**Task requirements**
Below is a listing. Gather each line of it that contains "bends".

— START OF Extracted data —

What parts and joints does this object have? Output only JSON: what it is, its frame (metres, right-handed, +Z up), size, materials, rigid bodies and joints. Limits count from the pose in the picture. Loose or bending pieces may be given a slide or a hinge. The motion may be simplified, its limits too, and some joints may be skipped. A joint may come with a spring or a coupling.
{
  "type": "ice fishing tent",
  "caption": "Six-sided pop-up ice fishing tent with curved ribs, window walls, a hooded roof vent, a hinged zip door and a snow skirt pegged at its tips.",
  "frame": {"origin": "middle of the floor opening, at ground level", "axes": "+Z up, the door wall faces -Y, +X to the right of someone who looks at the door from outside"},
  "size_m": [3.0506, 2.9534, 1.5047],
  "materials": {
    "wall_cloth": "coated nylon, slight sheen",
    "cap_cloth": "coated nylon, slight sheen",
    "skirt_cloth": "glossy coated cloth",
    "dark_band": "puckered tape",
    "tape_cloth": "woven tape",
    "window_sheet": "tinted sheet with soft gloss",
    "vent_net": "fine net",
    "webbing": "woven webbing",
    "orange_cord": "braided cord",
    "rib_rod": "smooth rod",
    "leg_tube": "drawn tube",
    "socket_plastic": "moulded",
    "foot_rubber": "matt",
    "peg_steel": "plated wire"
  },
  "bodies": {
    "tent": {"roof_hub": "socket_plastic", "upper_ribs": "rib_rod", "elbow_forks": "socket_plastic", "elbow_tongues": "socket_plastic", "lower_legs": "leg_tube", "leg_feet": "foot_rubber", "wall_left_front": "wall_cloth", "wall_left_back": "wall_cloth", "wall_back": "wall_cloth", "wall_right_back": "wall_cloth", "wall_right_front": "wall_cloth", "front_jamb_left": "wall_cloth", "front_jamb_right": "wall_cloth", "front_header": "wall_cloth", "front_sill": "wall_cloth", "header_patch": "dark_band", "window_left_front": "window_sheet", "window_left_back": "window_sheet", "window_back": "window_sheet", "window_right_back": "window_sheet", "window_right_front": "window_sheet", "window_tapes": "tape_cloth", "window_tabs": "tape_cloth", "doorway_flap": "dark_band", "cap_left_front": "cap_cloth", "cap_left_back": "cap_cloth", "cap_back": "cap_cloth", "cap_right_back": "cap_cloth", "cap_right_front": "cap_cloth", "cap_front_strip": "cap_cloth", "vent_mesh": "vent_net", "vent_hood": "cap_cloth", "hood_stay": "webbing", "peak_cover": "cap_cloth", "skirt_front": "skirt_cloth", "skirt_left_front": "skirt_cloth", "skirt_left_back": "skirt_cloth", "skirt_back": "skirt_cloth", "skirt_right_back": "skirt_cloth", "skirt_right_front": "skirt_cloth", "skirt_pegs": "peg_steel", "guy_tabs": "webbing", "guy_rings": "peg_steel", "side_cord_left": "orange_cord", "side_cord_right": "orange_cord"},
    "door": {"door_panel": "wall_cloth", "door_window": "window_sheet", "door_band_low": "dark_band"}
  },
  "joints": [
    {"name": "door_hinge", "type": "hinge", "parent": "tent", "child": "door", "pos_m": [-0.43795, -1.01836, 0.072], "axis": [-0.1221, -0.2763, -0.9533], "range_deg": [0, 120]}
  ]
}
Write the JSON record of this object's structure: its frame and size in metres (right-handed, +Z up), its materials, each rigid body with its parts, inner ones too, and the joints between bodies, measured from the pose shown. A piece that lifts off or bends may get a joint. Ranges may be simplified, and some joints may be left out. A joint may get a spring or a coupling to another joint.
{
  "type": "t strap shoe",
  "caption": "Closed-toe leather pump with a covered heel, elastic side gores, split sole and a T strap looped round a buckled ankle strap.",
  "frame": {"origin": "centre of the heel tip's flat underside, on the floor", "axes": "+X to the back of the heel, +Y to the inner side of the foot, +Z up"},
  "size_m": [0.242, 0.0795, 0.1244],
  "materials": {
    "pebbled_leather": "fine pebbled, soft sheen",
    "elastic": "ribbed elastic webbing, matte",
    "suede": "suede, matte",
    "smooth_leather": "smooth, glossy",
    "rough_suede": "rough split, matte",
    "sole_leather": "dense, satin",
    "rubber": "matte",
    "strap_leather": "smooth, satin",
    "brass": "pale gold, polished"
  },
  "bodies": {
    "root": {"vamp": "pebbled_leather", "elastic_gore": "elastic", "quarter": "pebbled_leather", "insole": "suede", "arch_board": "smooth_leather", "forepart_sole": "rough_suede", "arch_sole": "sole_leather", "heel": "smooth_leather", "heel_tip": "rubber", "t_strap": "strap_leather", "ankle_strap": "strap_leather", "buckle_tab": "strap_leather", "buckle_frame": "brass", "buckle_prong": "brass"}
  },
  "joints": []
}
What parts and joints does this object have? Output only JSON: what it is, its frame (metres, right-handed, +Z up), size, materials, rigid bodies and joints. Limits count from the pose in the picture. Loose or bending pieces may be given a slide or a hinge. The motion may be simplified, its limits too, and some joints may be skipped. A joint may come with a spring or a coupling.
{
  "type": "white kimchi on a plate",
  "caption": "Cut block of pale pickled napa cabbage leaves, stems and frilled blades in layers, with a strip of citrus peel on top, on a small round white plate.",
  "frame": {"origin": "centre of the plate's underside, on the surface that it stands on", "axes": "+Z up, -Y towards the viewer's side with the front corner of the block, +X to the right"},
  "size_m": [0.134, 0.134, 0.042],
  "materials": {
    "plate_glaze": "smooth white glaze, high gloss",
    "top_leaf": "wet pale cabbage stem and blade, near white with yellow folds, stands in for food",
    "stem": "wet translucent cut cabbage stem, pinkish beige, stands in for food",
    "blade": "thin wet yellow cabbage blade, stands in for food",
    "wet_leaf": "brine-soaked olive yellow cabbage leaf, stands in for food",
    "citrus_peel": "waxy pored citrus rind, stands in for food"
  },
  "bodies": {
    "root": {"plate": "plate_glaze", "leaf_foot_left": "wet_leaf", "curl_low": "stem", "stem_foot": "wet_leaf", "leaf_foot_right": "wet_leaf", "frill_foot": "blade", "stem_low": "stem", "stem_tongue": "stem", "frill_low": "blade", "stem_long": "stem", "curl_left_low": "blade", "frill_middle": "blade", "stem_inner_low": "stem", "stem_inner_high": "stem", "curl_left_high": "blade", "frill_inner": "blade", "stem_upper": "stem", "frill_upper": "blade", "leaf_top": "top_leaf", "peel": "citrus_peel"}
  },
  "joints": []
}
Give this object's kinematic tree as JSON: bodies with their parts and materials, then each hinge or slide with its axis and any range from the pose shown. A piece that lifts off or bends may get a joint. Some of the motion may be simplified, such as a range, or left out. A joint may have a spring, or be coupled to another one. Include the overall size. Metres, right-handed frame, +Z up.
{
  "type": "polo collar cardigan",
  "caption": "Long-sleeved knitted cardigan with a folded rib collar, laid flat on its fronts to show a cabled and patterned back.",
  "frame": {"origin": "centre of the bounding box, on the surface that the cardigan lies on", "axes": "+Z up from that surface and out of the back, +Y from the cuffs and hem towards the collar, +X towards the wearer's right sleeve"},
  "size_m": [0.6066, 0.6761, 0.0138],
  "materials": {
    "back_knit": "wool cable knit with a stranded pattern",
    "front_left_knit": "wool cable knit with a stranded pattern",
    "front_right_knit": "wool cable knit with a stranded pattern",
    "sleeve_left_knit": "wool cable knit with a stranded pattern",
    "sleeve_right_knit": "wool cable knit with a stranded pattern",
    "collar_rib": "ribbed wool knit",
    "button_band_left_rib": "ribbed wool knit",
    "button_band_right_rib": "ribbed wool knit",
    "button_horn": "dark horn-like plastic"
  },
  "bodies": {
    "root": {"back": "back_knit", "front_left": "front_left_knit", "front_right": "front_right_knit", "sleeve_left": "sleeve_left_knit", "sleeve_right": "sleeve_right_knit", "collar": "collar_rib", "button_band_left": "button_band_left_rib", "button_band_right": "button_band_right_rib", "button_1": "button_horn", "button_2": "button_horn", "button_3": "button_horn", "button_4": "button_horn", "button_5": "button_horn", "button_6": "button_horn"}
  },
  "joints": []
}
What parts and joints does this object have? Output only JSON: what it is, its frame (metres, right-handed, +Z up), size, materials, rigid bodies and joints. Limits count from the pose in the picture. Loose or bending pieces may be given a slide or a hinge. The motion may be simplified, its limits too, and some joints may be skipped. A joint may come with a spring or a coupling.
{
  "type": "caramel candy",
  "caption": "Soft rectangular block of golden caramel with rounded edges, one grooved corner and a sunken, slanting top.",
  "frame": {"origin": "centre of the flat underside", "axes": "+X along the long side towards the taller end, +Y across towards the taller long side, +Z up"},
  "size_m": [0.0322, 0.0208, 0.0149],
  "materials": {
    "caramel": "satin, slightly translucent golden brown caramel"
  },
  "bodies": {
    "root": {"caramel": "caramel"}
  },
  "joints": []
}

— END OF Extracted data —

**Solved exercise**
Write the JSON record of this object's structure: its frame and size in metres (right-handed, +Z up), its materials, each rigid body with its parts, inner ones too, and the joints between bodies, measured from the pose shown. A piece that lifts off or bends may get a joint. Ranges may be simplified, and some joints may be left out. A joint may get a spring or a coupling to another joint.
Give this object's kinematic tree as JSON: bodies with their parts and materials, then each hinge or slide with its axis and any range from the pose shown. A piece that lifts off or bends may get a joint. Some of the motion may be simplified, such as a range, or left out. A joint may have a spring, or be coupled to another one. Include the overall size. Metres, right-handed frame, +Z up.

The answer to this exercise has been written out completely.